From 1964 to 1972 we rebuilt the sawmill at Riamukka with all the equipment we built in Taree. We built two other benches and a lot of specialised machinery for cutting mining timber. We started supplying North Broken Hill with mining timber after the Oberon area ran out of hardwood. We got half the supply order. In the 1960s the Forestry Commission of New South Wales, rightly or wrongly, decided to replant many of the areas that we had under our license at Riamukka. Our quota was increased from about two million to about four million. [superfeet] We were able to expand and cut more. We carried that on until about 1982 then shifted to a new site at Gloucester. We sold it out the Christmas before last. 
The way we sharpen saws here in Australia is different to how they do it in the rest of the world. In the northern hemisphere they use what they call a "straight chisel tooth" which is widened at the tip so it cuts a wider tract than the rest of the saw, to allow clearance. Whereas, in Australia we have developed a system of spring setting and sharpening the saw to a point at the front. At the back the tooth has two angles, forming the hog and the bevel. We've developed this special shape over the years. The old timers must have found that was the only way to cut our very hard wood, which they don't have in the northern hemisphere.
For a long time a gulleting wheel was used to sharpen saws. A man turns the saw which is hanging on a centre shaft. He turns it by hand, and with his other hand he moves a grinding wheel around the shape of the tooth. It forms the front of the tooth and the hollow in the bottom they call the gullet. The back of the tooth you had to hand file. The file was held at roughly 45 degrees to the side of the saw. One surface was filed wide, the hog, and one surface filed narrow, the bevel.It made the top point into a four angled point. It was a skilful job. Saw sharpeners were becoming difficult to find by the 1970s. It was only the old families in the business who knew how to sharpen saws properly.

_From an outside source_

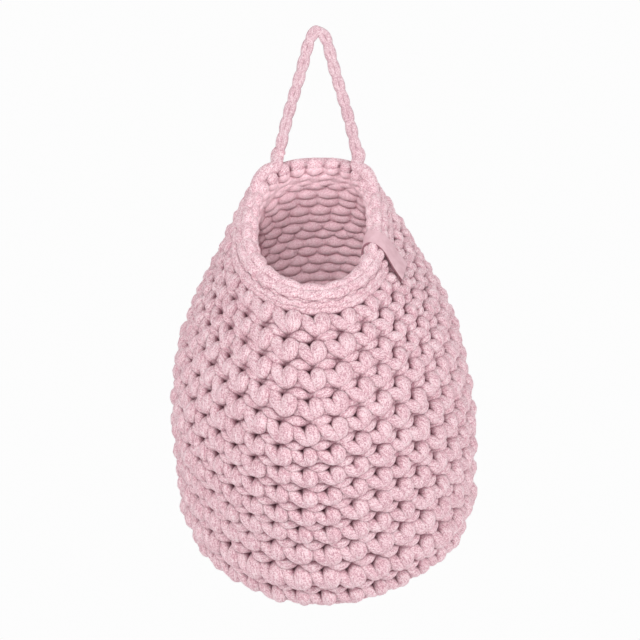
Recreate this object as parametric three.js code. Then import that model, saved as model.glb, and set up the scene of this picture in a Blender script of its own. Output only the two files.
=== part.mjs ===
// Crochet hanging bag: a round pot of single crochet in thick cord, hung by a chain handle at the back of its rim.
// Millimetres, +Z up, the mouth towards -Y. The origin is the seat of the hook, under the top of the handle.
import * as THREE from 'three';

// Driving dimensions of the pot, on the middle of its fabric
const bag_width = 146;
const bag_depth = 157;
const bag_drop = 218; // back of the rim down to the lowest round
const fabric_thickness = 11;
const round_clearance = 0.4; // between the solids of neighbouring rounds
const base_round_count = 5;
const wall_round_count = 13;

// Smooth edging round the mouth
const lip_height = 13;
const lip_thickness = 12;

// Handle: one crocheted chain, joined to the back of the rim at both ends
const handle_height = 61.8; // seat of the hook down to the hinge line
const handle_spread = 41;
const chain_width = 5.8;
const join_diameter = 8.4;
const join_clearance = 0.4;
const rim_below_hinge = 12.2; // hinge line down to the middle of the back rim

// Soft tag folded over the rim
const tag_width = 11.5;
const tag_thickness = 1.2;
const tag_clearance = 0.4;
const tag_outer_length = 14;
const tag_inner_length = 12;
const tag_lift = 0.8; // free end of the outer flap stands off
const tag_turn_share = 0.215; // place round the rim, from the front towards +X

const round_count = base_round_count + wall_round_count;
const rim_z = -handle_height - rim_below_hinge;

// Stations from the middle of the base, 0, to the last round, 1. Each gives one sloping loop of the pot.
const station_shares = [0, 0.28, 0.44, 0.61, 0.78, 1];
const half_width_shares = [0, 0.428, 0.494, 0.483, 0.402, 0.253]; // of the width
const side_shift_shares = [0.024, 0.03, 0.026, 0.01, 0.006, 0.0075]; // of the width
const lean_shares = [0, 0, 0, 0, -0.006, -0.018]; // of the width, most at the sides
const front_y_shares = [0.223, -0.127, -0.306, -0.433, -0.51, -0.459]; // of the depth
const front_drop_shares = [0.874, 0.993, 0.856, 0.715, 0.562, 0.317]; // of the drop
const back_y_shares = [0.223, 0.471, 0.483, 0.395, 0.258, 0.057];
const back_drop_shares = [0.874, 0.636, 0.456, 0.296, 0.158, 0];
const widest_shares = [0.5, 0.5, 0.5, 0.5, 0.51, 0.56]; // place of the widest point, back to front
const side_level_shares = [0.6, 0.63, 0.575, 0.475, 0.39, 0.56]; // height of the sides, from back to front
const sag_shares = [0.3, 0.3, 0.3, 0.35, 0.3, 0]; // how much of the front's fall is gathered at its middle
const turn_degrees = [-4, -4, -4, -4, -3, 0];
const back_squareness_shares = [2, 2, 2, 2, 2.1, 2.7];

const steps_round = 44; // flats round one loop
const handle_steps = 36;
const handle_sides = 8;

// Smooth value between stations, by cubic Hermite pieces with tangents from the neighbours
function along_stations(values, share) {
  const last = station_shares.length - 1;
  const tangent = (i) => {
    const low = Math.max(i - 1, 0);
    const high = Math.min(i + 1, last);
    return (values[high] - values[low]) / (station_shares[high] - station_shares[low]);
  };
  if (share > 1) return values[last] + tangent(last) * (share - 1);
  let i = 0;
  while (i < last - 1 && share > station_shares[i + 1]) i += 1;
  const span = station_shares[i + 1] - station_shares[i];
  const s = (share - station_shares[i]) / span;
  const from = (1 + 2 * s) * (1 - s) ** 2 * values[i] + s * (1 - s) ** 2 * span * tangent(i);
  const to = s * s * (3 - 2 * s) * values[i + 1] + s * s * (s - 1) * span * tangent(i + 1);
  return from + to;
}

// A point on the middle of the fabric. turn is 0 at the front and grows towards +X.
// rounds counts from the middle of the base.
function fabric_point(turn, rounds) {
  const share = rounds / round_count;
  const value = (values) => along_stations(values, share);
  const front_y = value(front_y_shares) * bag_depth;
  const back_y = value(back_y_shares) * bag_depth;
  const front_z = rim_z - value(front_drop_shares) * bag_drop;
  const back_z = rim_z - value(back_drop_shares) * bag_drop;
  const widest = value(widest_shares);
  const cosine = Math.cos(turn);
  const sine = Math.sin(turn);
  const power = cosine < 0 ? 2 / value(back_squareness_shares) : 1;
  const forward = Math.sign(cosine) * Math.abs(cosine) ** power;
  const sideways = Math.sign(sine) * Math.abs(sine) ** power;
  const place = forward > 0 ? widest + (1 - widest) * forward : widest + widest * forward;
  const sag = value(sag_shares);
  const hang = forward > 0 ? (1 - sag) * forward + sag * forward ** 3 : forward;
  const side = value(side_level_shares);
  const level = hang > 0 ? side + (1 - side) * hang : side + side * hang;
  const lean = value(lean_shares) * bag_width * sideways ** 2;
  const x = value(half_width_shares) * bag_width * sideways + lean;
  const y = (front_y - back_y) * (place - 1 / 2);
  const angle = THREE.MathUtils.degToRad(value(turn_degrees));
  return new THREE.Vector3(
    x * Math.cos(angle) - y * Math.sin(angle) + value(side_shift_shares) * bag_width,
    x * Math.sin(angle) + y * Math.cos(angle) + (front_y + back_y) / 2,
    back_z + (front_z - back_z) * level,
  );
}

// Outward normal of the fabric, from small differences
function fabric_normal(turn, rounds) {
  const step_share = 0.01;
  const across = fabric_point(turn + step_share, rounds).sub(fabric_point(turn - step_share, rounds));
  const up = fabric_point(turn, rounds + step_share).sub(fabric_point(turn, rounds - step_share));
  return across.cross(up).normalize();
}

// Length of one round's height at a place, which turns millimetres into rounds
function round_height(turn, rounds) {
  return fabric_point(turn, rounds).distanceTo(fabric_point(turn, rounds - 1));
}

// A point off the fabric: out is along the outward normal
function off_fabric(turn, rounds, out) {
  return fabric_point(turn, rounds).addScaledVector(fabric_normal(turn, rounds), out);
}

// A closed solid through rings of points. A closed path joins its last ring to its first.
// An open one is capped.
function solid_through(rings, closed_path) {
  const count = rings[0].length;
  const positions = rings.flat().flatMap((point) => [point.x, point.y, point.z]);
  const index = [];
  const ring_count = closed_path ? rings.length : rings.length - 1;
  for (let r = 0; r < ring_count; r += 1) {
    const here = r * count;
    const next = ((r + 1) % rings.length) * count;
    for (let i = 0; i < count; i += 1) {
      const j = (i + 1) % count;
      index.push(here + i, here + j, next + j, here + i, next + j, next + i);
    }
  }
  if (!closed_path) {
    const far = (rings.length - 1) * count;
    for (let i = 1; i < count - 1; i += 1) {
      index.push(0, i + 1, i, far, far + i, far + i + 1);
    }
  }
  const geometry = new THREE.BufferGeometry();
  geometry.setAttribute('position', new THREE.Float32BufferAttribute(positions, 3));
  geometry.setIndex(index);
  return geometry;
}

// Section of a course of stitches: fullest at mid height, drawn in where it meets the next course
const course_section_shares = [
  [0, -0.62], [0.5, -1], [1, -0.62], [1, 0.62], [0.5, 1], [0, 0.62],
];
// Section of the edging, rounder and closed over the top
const lip_section_shares = [
  [0, -0.7], [0.35, -1], [0.7, -0.86], [0.93, -0.45], [1, 0], [0.93, 0.45], [0.7, 0.86], [0.35, 1], [0, 0.7],
];

// A ring that goes once round the bag between two counts of rounds
function course(low, high, thickness, section_shares) {
  const rings = [];
  for (let i = 0; i < steps_round; i += 1) {
    const turn = (2 * Math.PI * i) / steps_round;
    rings.push(section_shares.map(([up, out]) => {
      const rounds = low(turn) + (high(turn) - low(turn)) * up;
      return off_fabric(turn, rounds, (out * thickness) / 2);
    }));
  }
  return solid_through(rings, true);
}

const body_cord = new THREE.MeshStandardMaterial({ color: 0xe6bcc8, roughness: 0.95, metalness: 0 });
const handle_cord = new THREE.MeshStandardMaterial({ color: 0xe4bac6, roughness: 0.95, metalness: 0 });
const tag_leather = new THREE.MeshStandardMaterial({ color: 0xdcabb9, roughness: 0.7, metalness: 0 });

const bag = new THREE.Group();
function add_piece(parent, name, geometry, material) {
  const mesh = new THREE.Mesh(geometry, material);
  mesh.name = name;
  parent.add(mesh);
  return mesh;
}

// Pot: one ring for each course, from the middle of the base up to the rim
const magic_ring_share = 0.2; // radius of the drawn-in hole in the base, of one round
for (let k = 1; k <= round_count; k += 1) {
  const name = k <= base_round_count ? `base_round_${k}` : `wall_round_${k - base_round_count}`;
  const half_gap = (turn) => round_clearance / 2 / round_height(turn, k);
  const low = (turn) => (k === 1 ? magic_ring_share : k - 1 + half_gap(turn));
  const high = (turn) => k - half_gap(turn);
  add_piece(bag, name, course(low, high, fabric_thickness, course_section_shares), body_cord);
}

// Edging: a thick smooth lip on top of the last course
const lip_low = (turn) => round_count + round_clearance / 2 / round_height(turn, round_count);
const lip_high = (turn) => round_count + lip_height / round_height(turn, round_count);
add_piece(bag, 'rim_lip', course(lip_low, lip_high, lip_thickness, lip_section_shares), body_cord);

// Joins: the slip stitches that tie each end of the chain down to the rim. The handle turns on them.
const join_radius = join_diameter / 2;
for (const side of [-1, 1]) {
  const join = add_piece(
    bag,
    side < 0 ? 'handle_join_left' : 'handle_join_right',
    new THREE.SphereGeometry(join_radius, 12, 8),
    body_cord,
  );
  join.position.set((side * handle_spread) / 2, 0, -handle_height);
}

// Handle: half its outline from the join up to the top, as shares of half the spread and of the height
const leg_shares = [
  [0.873, -0.81], [0.746, -0.647], [0.571, -0.453], [0.4, -0.259], [0.275, -0.1],
];
const crown_half_width = 3.7;
const crown_drop = 0.6; // widest point of the crown's bend below the seat
const chain_radius = chain_width / 2;
const leg_points = leg_shares.map(
  ([x, z]) => new THREE.Vector3((x * handle_spread) / 2, 0, z * handle_height),
);
const join_centre = new THREE.Vector3(handle_spread / 2, 0, -handle_height);
const leg_way = leg_points[0].clone().sub(join_centre).normalize();
const leg_foot = join_centre.clone().addScaledVector(leg_way, join_radius + join_clearance);
const right_half = [leg_foot, ...leg_points, new THREE.Vector3(crown_half_width, 0, -crown_drop)];
const left_half = right_half.map((point) => new THREE.Vector3(-point.x, 0, point.z));
const crown = new THREE.Vector3(0, 0, chain_radius);
const handle_path = new THREE.CatmullRomCurve3([...left_half, crown, ...right_half.reverse()]);
const chain_section = new THREE.Shape();
for (let i = 0; i < handle_sides; i += 1) {
  const angle = (2 * Math.PI * (i + 1 / 2)) / handle_sides;
  const x = chain_radius * Math.cos(angle);
  const y = chain_radius * Math.sin(angle);
  if (i === 0) chain_section.moveTo(x, y);
  else chain_section.lineTo(x, y);
}
chain_section.closePath();
const chain_geometry = new THREE.ExtrudeGeometry(chain_section, {
  steps: handle_steps,
  extrudePath: handle_path,
  bevelEnabled: false,
});
const handle = new THREE.Group();
add_piece(handle, 'handle_chain', chain_geometry, handle_cord);

// Tag: a strip from the free end outside, over the lip, to the sewn end inside
const tag_turn = 2 * Math.PI * tag_turn_share;
const tag_rise = round_height(tag_turn, round_count);
const lip_middle = lip_height * lip_section_shares[1][0];
const tag_bend = lip_thickness / 2 + tag_clearance + tag_thickness / 2;
const tag_crest = lip_height - lip_middle + tag_clearance + tag_thickness / 2;
const bend_steps = 8;
const outer_steps = 3;
const tag_route = [];
for (let i = 0; i < outer_steps; i += 1) {
  const share = 1 - i / outer_steps;
  tag_route.push([lip_middle - tag_outer_length * share, tag_bend + tag_lift * share ** 2]);
}
for (let i = 0; i <= bend_steps; i += 1) {
  const angle = (Math.PI * i) / bend_steps;
  tag_route.push([lip_middle + tag_crest * Math.sin(angle), tag_bend * Math.cos(angle)]);
}
tag_route.push([lip_middle - tag_inner_length, -tag_bend]);
const tag_half_turn = tag_width / 2 / fabric_point(tag_turn, round_count).distanceTo(
  fabric_point(tag_turn + 1, round_count),
);
function tag_corner(step, across, thick) {
  const [up, out] = tag_route[step];
  const before = tag_route[Math.max(step - 1, 0)];
  const after = tag_route[Math.min(step + 1, tag_route.length - 1)];
  const length = Math.hypot(after[0] - before[0], after[1] - before[1]);
  const up_out = -(after[1] - before[1]) / length;
  const out_out = (after[0] - before[0]) / length;
  const rounds = round_count + (up + (up_out * thick * tag_thickness) / 2) / tag_rise;
  return off_fabric(tag_turn + across * tag_half_turn, rounds, out + (out_out * thick * tag_thickness) / 2);
}
const tag_corners = [[-1, 1], [0, 1], [1, 1], [1, -1], [0, -1], [-1, -1]];
const tag_ring = (step) => tag_corners.map(([across, thick]) => tag_corner(step, across, thick));
const tag_rings = tag_route.map((_, step) => tag_ring(step));
add_piece(bag, 'tag', solid_through(tag_rings, false), tag_leather);

const hanging_bag = new THREE.Group();
hanging_bag.add(handle, bag);
export default hanging_bag;
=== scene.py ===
"""Crochet hanging bag: rounds of single crochet in thick heathered cotton cord, with a smooth edging
round the mouth, a chain handle at the back of the rim and a soft tag folded over the edging."""

import math
import random

import bmesh
import bpy
import numpy as np
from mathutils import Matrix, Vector


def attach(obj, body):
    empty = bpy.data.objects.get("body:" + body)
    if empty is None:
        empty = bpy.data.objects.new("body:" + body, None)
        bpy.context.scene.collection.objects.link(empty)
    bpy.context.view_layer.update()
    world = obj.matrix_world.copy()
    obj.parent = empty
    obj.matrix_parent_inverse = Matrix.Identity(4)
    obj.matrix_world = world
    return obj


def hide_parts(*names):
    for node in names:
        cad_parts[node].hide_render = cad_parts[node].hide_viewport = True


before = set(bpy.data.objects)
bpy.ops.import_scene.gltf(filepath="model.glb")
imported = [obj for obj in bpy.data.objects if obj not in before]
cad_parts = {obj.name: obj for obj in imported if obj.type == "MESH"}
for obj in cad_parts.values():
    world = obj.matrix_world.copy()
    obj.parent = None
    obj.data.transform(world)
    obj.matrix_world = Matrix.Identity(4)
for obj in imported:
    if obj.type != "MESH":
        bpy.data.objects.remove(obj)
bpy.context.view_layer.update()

MM = 0.001

# Camera: distances in metres, lens and sensor in millimetres

LOOK_POINT = Vector((0.0, 0.0, -0.150))
CAMERA_DISTANCE = 1.1
CAMERA_TURN = math.radians(2)
CAMERA_RISE = math.radians(2)
CAMERA_LENS = 116.7
CAMERA_SENSOR = 36
CAMERA_SHIFT = 0.003  # share of the picture's width
CAMERA_REACH = 30

camera_data = bpy.data.cameras.new("photo camera")
camera_data.lens = CAMERA_LENS
camera_data.sensor_width = CAMERA_SENSOR
camera_data.shift_x = CAMERA_SHIFT
camera_data.clip_end = CAMERA_REACH
camera = bpy.data.objects.new("photo camera", camera_data)
bpy.context.scene.collection.objects.link(camera)
camera_way = Vector((
    math.sin(CAMERA_TURN) * math.cos(CAMERA_RISE),
    -math.cos(CAMERA_TURN) * math.cos(CAMERA_RISE),
    math.sin(CAMERA_RISE),
))
camera.location = LOOK_POINT + camera_way * CAMERA_DISTANCE
camera.rotation_euler = camera_way.to_track_quat("Z", "Y").to_euler()
bpy.context.scene.camera = camera

# Sizes, millimetres as in the solids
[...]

If you had a piece of ordinary steel and spun it, it would flop about. A saw, when it spins, has to stand up straight. Through spinning the outer part of the saw gets too big in proportion to the inner. It was quite a skillful job, and still is, putting tension into a saw. A saw doctorer tensions the stock steel of the saw.
Saw doctoring is a trade which needs an apprenticeship. Probably most of the saws that have been sold in Australia in the last thirty years have been sold by one company, Spear and Jackson. They have saw doctorers who travel about, and any saw which has been abused through overheating, or logs rolling when the cut is half way through, or being buckled and bent through wear, they bring them back into tension and shape.
The Goldsmith Circular Saw Sharpener
My older brother, Jim, started work on designing an automatic saw sharpener. He worked about six months on it, got sick of it, threw it away. Later I had a disagreement with our man who was sharpening saws in our mill. He said,"Don't tell me what to do. I'm leaving on Monday anyway!" So I came home and pulled this machine out, and three years later I had one working. Weve sold about 160 since then.
The advantage of the automatic saw sharpener, other than the labour it saves, is that it corrects a lot of inaccuracies in hand sharpened saws. When they manually worked the grinding wheel there was nothing to keep the saw on, what you call, pitch. It meant that the teeth weren't an even distance apart. To get the saw into "round", out of round being caused by different length teeth, they used to "strip" them. This was done by holding a file or a piece of emery wheel against the saw when it was running to bring the teeth all down to the same length.
In the prewar days of small family mills it was the father who managed the mill. More recently, the ownership is remote from the management, and managers are employed on their ability. Men have to prove their ability in handling men and the problems of sawmilling. I employed Tom Waite, who started off in our mill as a fourteen year old and at twenty he was made manager and managed from 1955 to 1985.
The manager had to speak the language of the mill hand, who, like a shearer or those working in the country in isolated conditions, is often rough and ready. You might say mill workers are a pretty wild mob. The manager has to get along with them, at the same time understanding the mechanical problems of sa wmilling. It's a job on its own."